Structured object records:
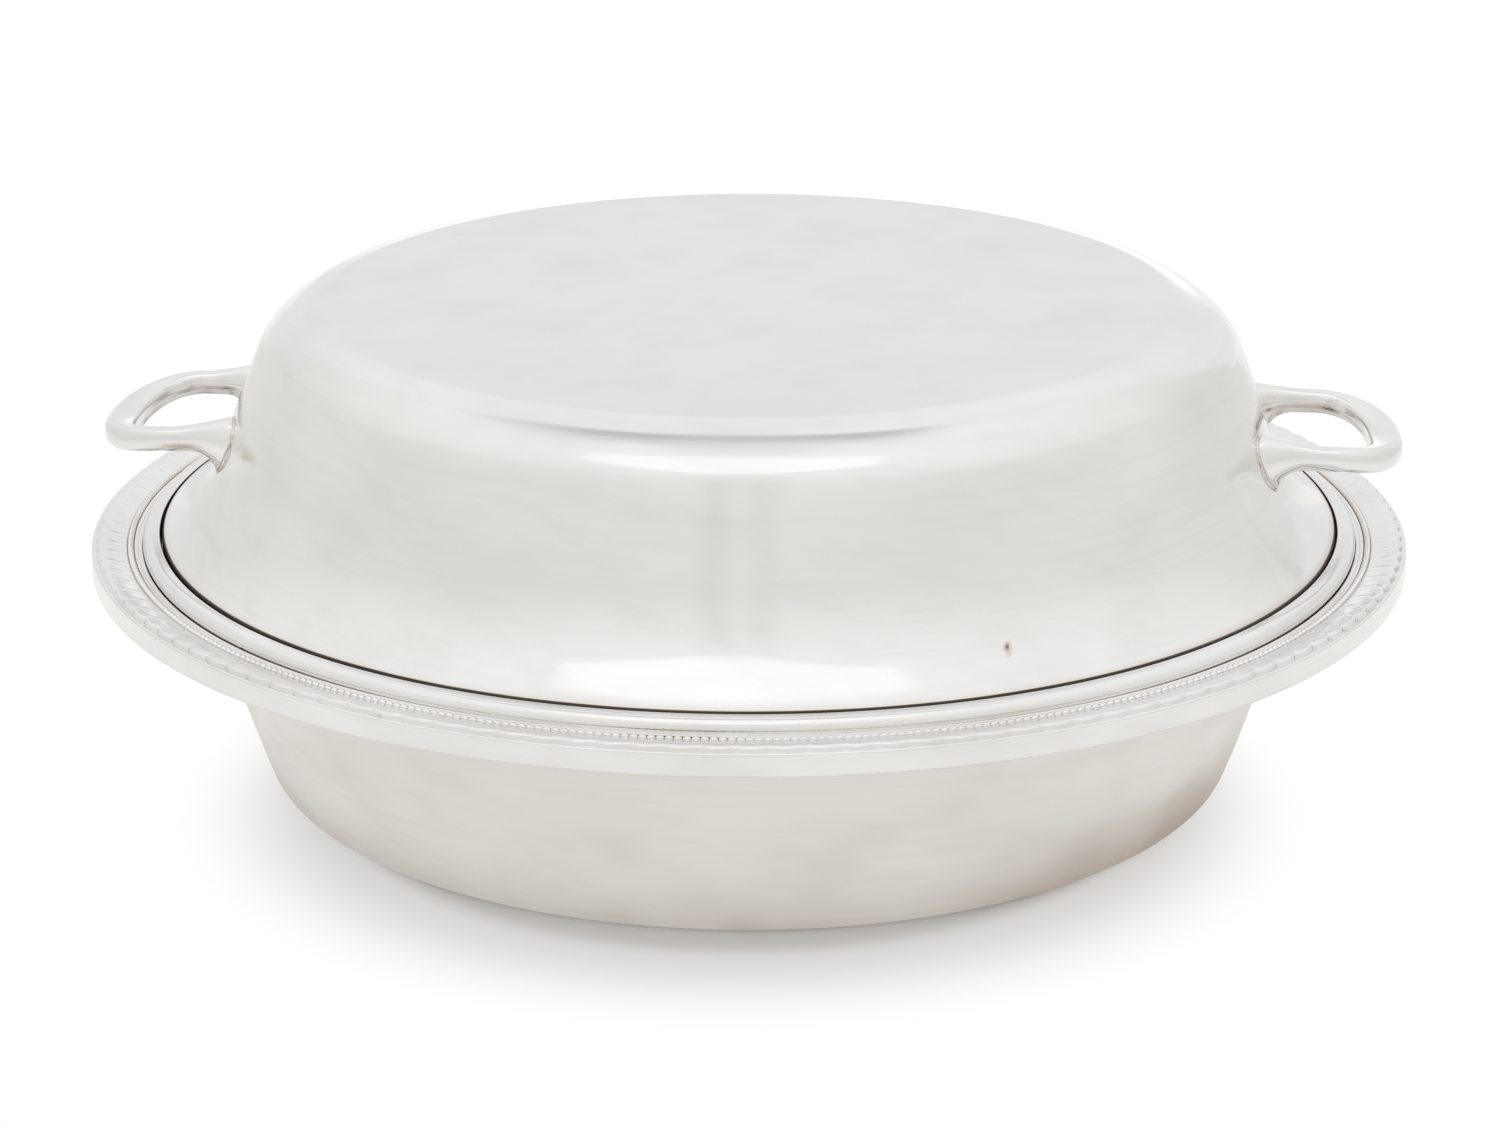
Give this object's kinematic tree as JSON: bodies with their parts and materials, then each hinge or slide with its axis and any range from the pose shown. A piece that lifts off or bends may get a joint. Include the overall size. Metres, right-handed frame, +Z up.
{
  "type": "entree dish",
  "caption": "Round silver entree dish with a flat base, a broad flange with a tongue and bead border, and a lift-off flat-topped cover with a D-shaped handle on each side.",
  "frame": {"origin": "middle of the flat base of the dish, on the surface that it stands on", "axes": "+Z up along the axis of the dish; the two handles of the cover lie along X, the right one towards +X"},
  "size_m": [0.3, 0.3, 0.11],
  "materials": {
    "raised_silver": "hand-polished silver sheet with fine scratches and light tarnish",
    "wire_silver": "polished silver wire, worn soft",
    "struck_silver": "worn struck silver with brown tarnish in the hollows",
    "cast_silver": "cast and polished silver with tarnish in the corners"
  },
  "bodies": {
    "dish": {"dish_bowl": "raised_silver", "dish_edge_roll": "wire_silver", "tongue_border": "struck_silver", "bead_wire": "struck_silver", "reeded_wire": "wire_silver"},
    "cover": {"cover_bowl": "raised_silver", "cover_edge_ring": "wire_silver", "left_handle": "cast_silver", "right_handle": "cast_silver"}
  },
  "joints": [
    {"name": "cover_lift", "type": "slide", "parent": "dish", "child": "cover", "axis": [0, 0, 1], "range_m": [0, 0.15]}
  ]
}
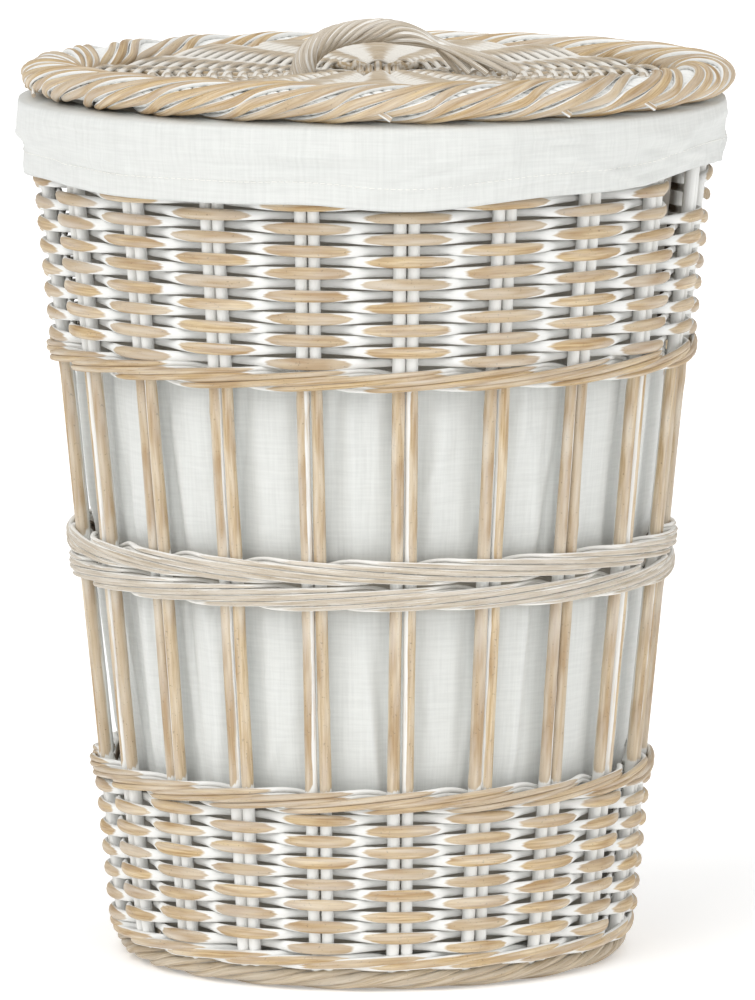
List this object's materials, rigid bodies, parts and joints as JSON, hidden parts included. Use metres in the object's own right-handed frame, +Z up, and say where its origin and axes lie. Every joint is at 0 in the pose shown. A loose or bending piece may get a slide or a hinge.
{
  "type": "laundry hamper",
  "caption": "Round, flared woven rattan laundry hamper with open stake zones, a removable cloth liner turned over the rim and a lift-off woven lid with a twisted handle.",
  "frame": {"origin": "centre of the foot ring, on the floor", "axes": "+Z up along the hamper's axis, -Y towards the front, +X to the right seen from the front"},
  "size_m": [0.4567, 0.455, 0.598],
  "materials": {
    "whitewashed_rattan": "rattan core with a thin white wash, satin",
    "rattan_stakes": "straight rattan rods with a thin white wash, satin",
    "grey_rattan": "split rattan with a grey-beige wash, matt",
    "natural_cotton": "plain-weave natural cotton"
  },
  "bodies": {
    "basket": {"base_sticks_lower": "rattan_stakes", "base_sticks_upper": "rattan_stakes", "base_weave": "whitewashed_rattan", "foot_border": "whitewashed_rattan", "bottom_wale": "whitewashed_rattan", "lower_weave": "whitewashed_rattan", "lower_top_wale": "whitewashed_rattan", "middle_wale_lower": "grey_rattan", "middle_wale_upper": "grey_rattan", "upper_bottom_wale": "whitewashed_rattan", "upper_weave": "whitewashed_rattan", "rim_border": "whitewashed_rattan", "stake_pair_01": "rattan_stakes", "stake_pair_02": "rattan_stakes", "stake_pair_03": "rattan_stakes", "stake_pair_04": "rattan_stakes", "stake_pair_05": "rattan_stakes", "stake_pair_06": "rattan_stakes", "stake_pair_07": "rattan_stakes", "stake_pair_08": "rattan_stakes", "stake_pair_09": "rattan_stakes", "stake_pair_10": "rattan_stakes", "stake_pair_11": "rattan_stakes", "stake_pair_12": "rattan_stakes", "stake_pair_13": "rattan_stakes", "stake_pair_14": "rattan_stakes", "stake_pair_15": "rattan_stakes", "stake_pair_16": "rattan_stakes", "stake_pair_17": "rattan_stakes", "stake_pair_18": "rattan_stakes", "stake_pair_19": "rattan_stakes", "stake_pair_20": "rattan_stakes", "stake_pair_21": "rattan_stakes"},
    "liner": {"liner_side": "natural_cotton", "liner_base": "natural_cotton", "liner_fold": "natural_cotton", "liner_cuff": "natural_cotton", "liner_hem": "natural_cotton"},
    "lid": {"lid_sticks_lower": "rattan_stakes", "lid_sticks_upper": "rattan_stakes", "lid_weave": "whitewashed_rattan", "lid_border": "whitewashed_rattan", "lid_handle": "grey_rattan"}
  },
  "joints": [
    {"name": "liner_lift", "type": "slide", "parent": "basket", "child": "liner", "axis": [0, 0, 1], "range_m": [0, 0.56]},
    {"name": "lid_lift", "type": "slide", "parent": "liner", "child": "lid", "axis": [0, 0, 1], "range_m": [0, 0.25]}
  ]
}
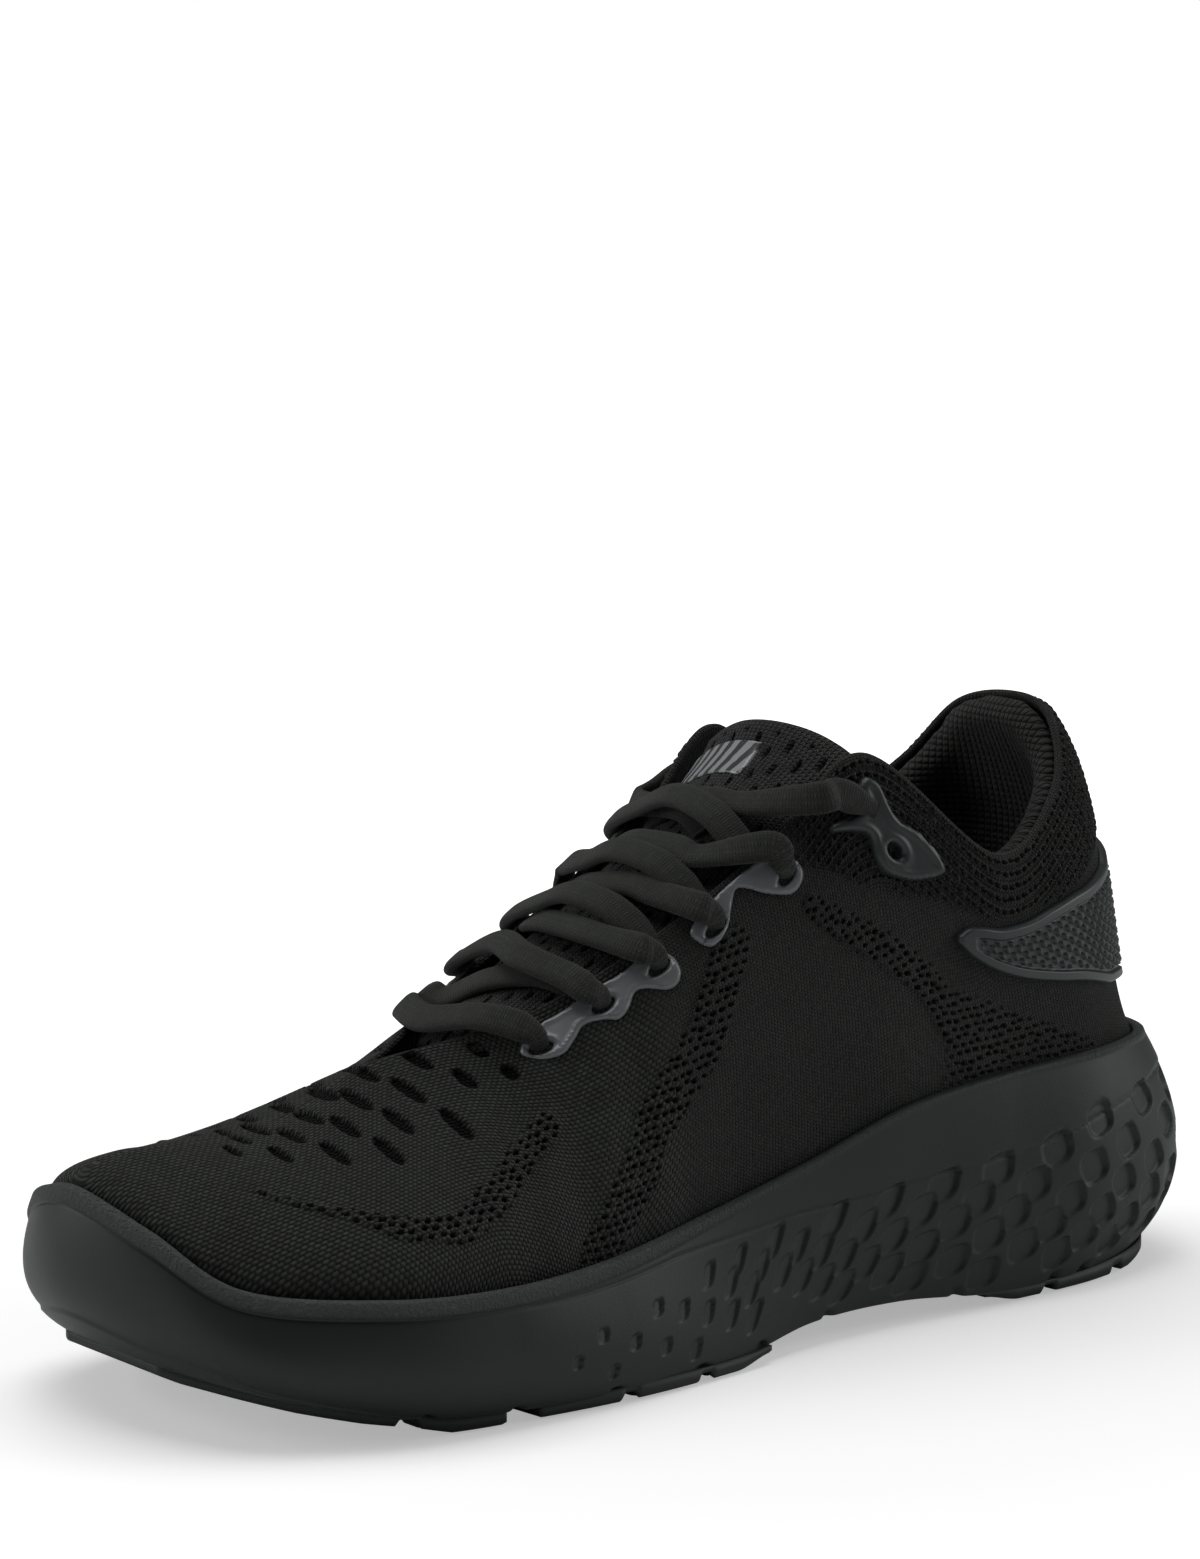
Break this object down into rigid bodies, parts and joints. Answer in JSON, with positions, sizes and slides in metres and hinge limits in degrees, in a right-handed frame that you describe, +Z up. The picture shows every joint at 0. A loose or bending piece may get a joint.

→ INSTRUCTIONS TO FOLLOW:
Please return the data above exactly as given.

→ SOLUTION FOR THIS PROBLEM:
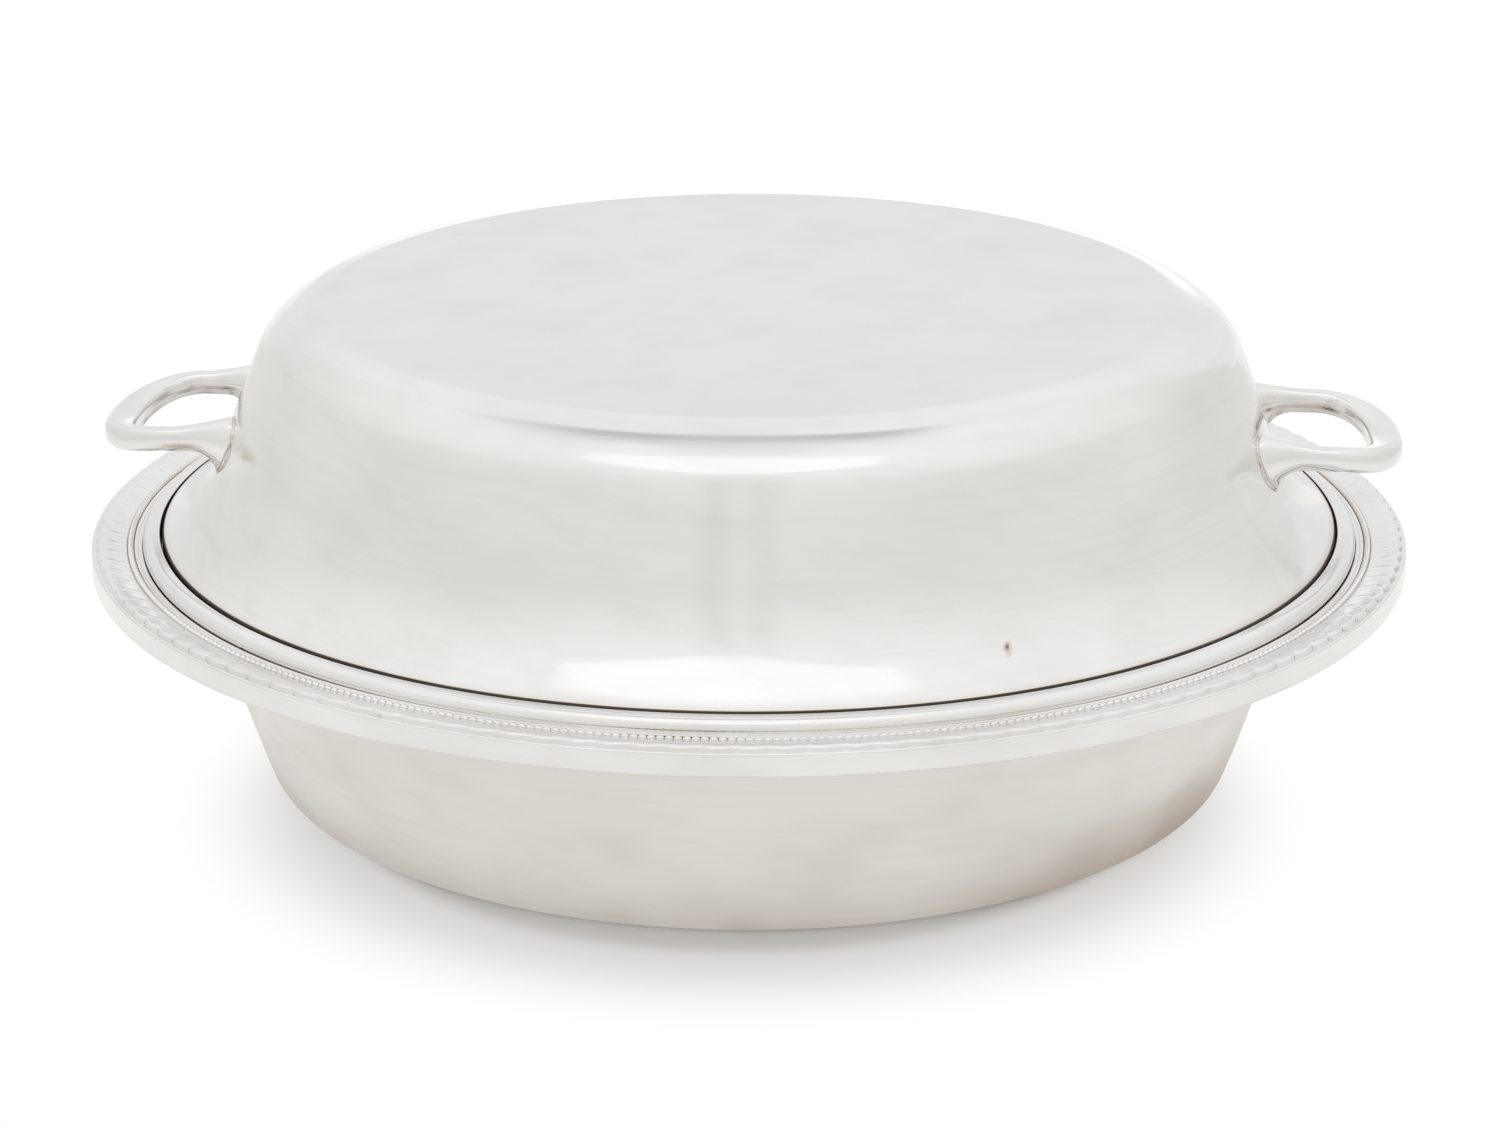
Give this object's kinematic tree as JSON: bodies with their parts and materials, then each hinge or slide with its axis and any range from the pose shown. A piece that lifts off or bends may get a joint. Include the overall size. Metres, right-handed frame, +Z up.
{
  "type": "entree dish",
  "caption": "Round silver entree dish with a flat base, a broad flange with a tongue and bead border, and a lift-off flat-topped cover with a D-shaped handle on each side.",
  "frame": {"origin": "middle of the flat base of the dish, on the surface that it stands on", "axes": "+Z up along the axis of the dish; the two handles of the cover lie along X, the right one towards +X"},
  "size_m": [0.3, 0.3, 0.11],
  "materials": {
    "raised_silver": "hand-polished silver sheet with fine scratches and light tarnish",
    "wire_silver": "polished silver wire, worn soft",
    "struck_silver": "worn struck silver with brown tarnish in the hollows",
    "cast_silver": "cast and polished silver with tarnish in the corners"
  },
  "bodies": {
    "dish": {"dish_bowl": "raised_silver", "dish_edge_roll": "wire_silver", "tongue_border": "struck_silver", "bead_wire": "struck_silver", "reeded_wire": "wire_silver"},
    "cover": {"cover_bowl": "raised_silver", "cover_edge_ring": "wire_silver", "left_handle": "cast_silver", "right_handle": "cast_silver"}
  },
  "joints": [
    {"name": "cover_lift", "type": "slide", "parent": "dish", "child": "cover", "axis": [0, 0, 1], "range_m": [0, 0.15]}
  ]
}
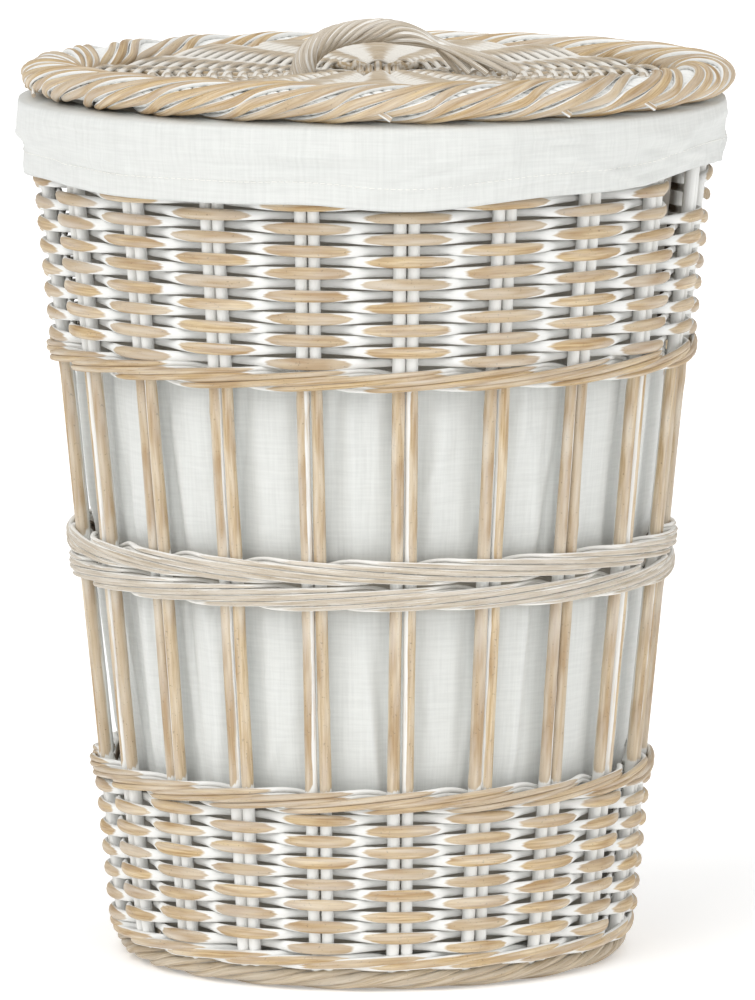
List this object's materials, rigid bodies, parts and joints as JSON, hidden parts included. Use metres in the object's own right-handed frame, +Z up, and say where its origin and axes lie. Every joint is at 0 in the pose shown. A loose or bending piece may get a slide or a hinge.
{
  "type": "laundry hamper",
  "caption": "Round, flared woven rattan laundry hamper with open stake zones, a removable cloth liner turned over the rim and a lift-off woven lid with a twisted handle.",
  "frame": {"origin": "centre of the foot ring, on the floor", "axes": "+Z up along the hamper's axis, -Y towards the front, +X to the right seen from the front"},
  "size_m": [0.4567, 0.455, 0.598],
  "materials": {
    "whitewashed_rattan": "rattan core with a thin white wash, satin",
    "rattan_stakes": "straight rattan rods with a thin white wash, satin",
    "grey_rattan": "split rattan with a grey-beige wash, matt",
    "natural_cotton": "plain-weave natural cotton"
  },
  "bodies": {
    "basket": {"base_sticks_lower": "rattan_stakes", "base_sticks_upper": "rattan_stakes", "base_weave": "whitewashed_rattan", "foot_border": "whitewashed_rattan", "bottom_wale": "whitewashed_rattan", "lower_weave": "whitewashed_rattan", "lower_top_wale": "whitewashed_rattan", "middle_wale_lower": "grey_rattan", "middle_wale_upper": "grey_rattan", "upper_bottom_wale": "whitewashed_rattan", "upper_weave": "whitewashed_rattan", "rim_border": "whitewashed_rattan", "stake_pair_01": "rattan_stakes", "stake_pair_02": "rattan_stakes", "stake_pair_03": "rattan_stakes", "stake_pair_04": "rattan_stakes", "stake_pair_05": "rattan_stakes", "stake_pair_06": "rattan_stakes", "stake_pair_07": "rattan_stakes", "stake_pair_08": "rattan_stakes", "stake_pair_09": "rattan_stakes", "stake_pair_10": "rattan_stakes", "stake_pair_11": "rattan_stakes", "stake_pair_12": "rattan_stakes", "stake_pair_13": "rattan_stakes", "stake_pair_14": "rattan_stakes", "stake_pair_15": "rattan_stakes", "stake_pair_16": "rattan_stakes", "stake_pair_17": "rattan_stakes", "stake_pair_18": "rattan_stakes", "stake_pair_19": "rattan_stakes", "stake_pair_20": "rattan_stakes", "stake_pair_21": "rattan_stakes"},
    "liner": {"liner_side": "natural_cotton", "liner_base": "natural_cotton", "liner_fold": "natural_cotton", "liner_cuff": "natural_cotton", "liner_hem": "natural_cotton"},
    "lid": {"lid_sticks_lower": "rattan_stakes", "lid_sticks_upper": "rattan_stakes", "lid_weave": "whitewashed_rattan", "lid_border": "whitewashed_rattan", "lid_handle": "grey_rattan"}
  },
  "joints": [
    {"name": "liner_lift", "type": "slide", "parent": "basket", "child": "liner", "axis": [0, 0, 1], "range_m": [0, 0.56]},
    {"name": "lid_lift", "type": "slide", "parent": "liner", "child": "lid", "axis": [0, 0, 1], "range_m": [0, 0.25]}
  ]
}
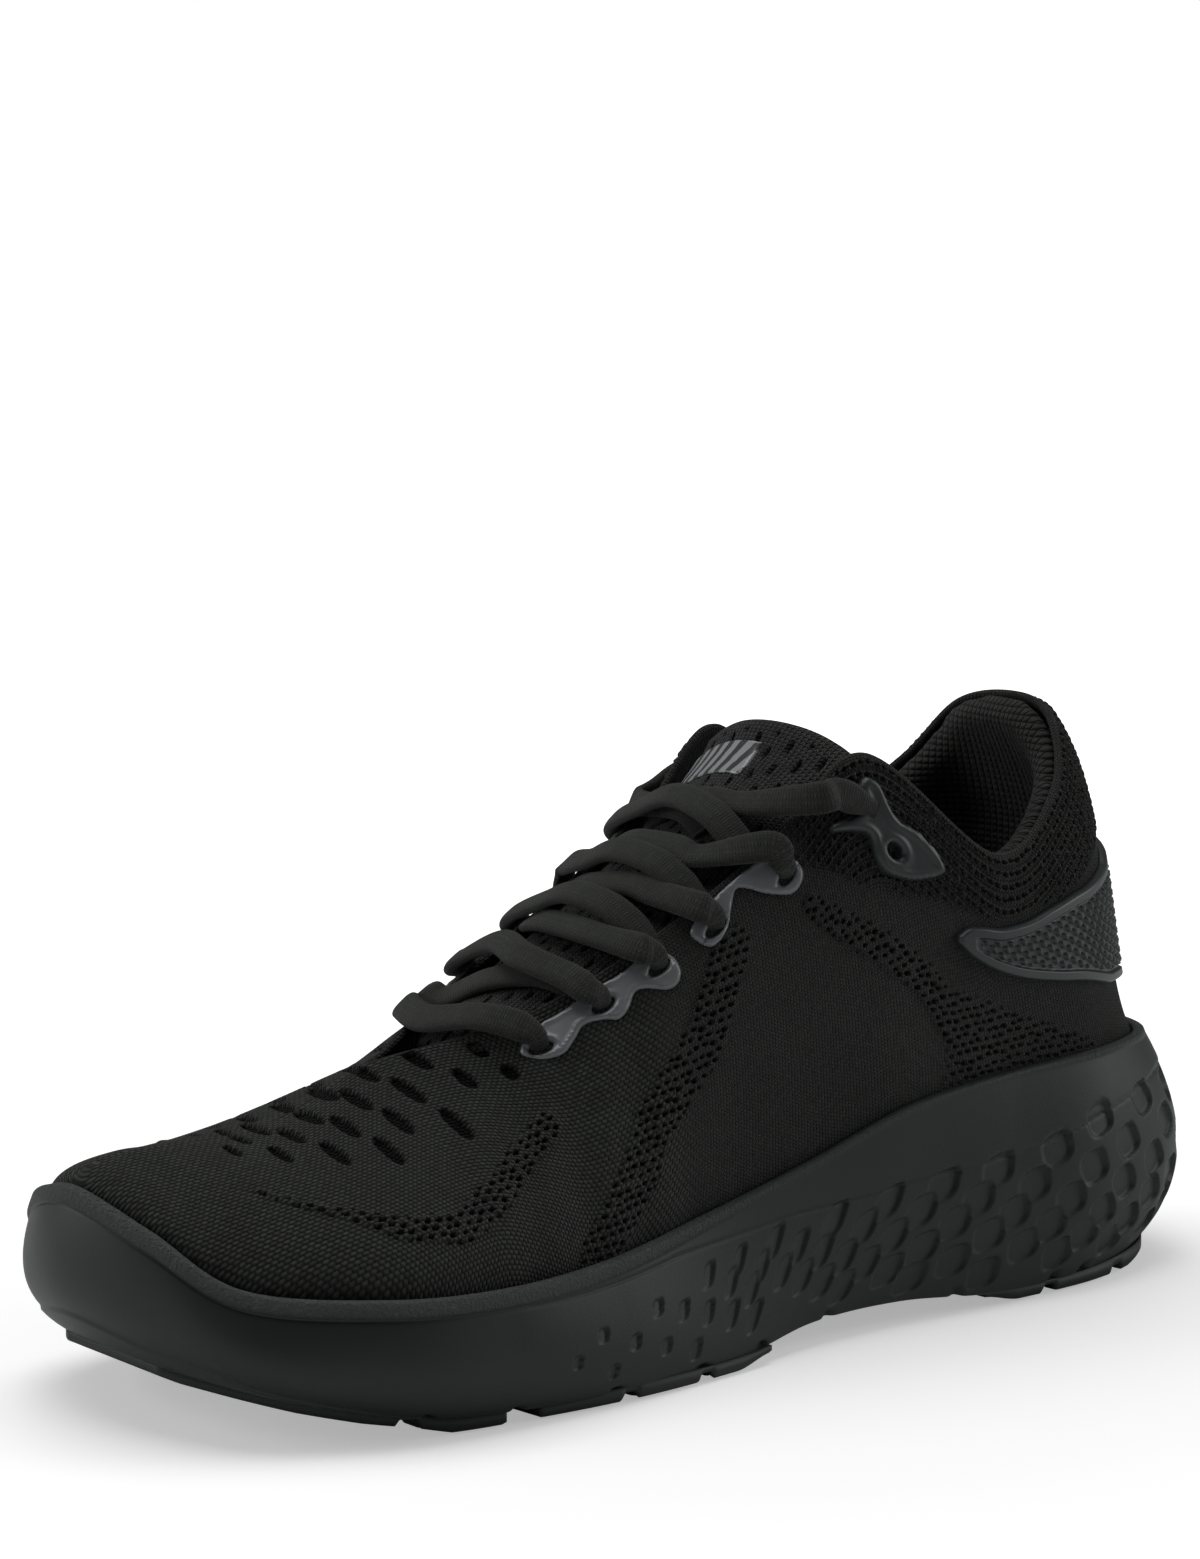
Break this object down into rigid bodies, parts and joints. Answer in JSON, with positions, sizes and slides in metres and hinge limits in degrees, in a right-handed frame that you describe, +Z up. The picture shows every joint at 0. A loose or bending piece may get a joint.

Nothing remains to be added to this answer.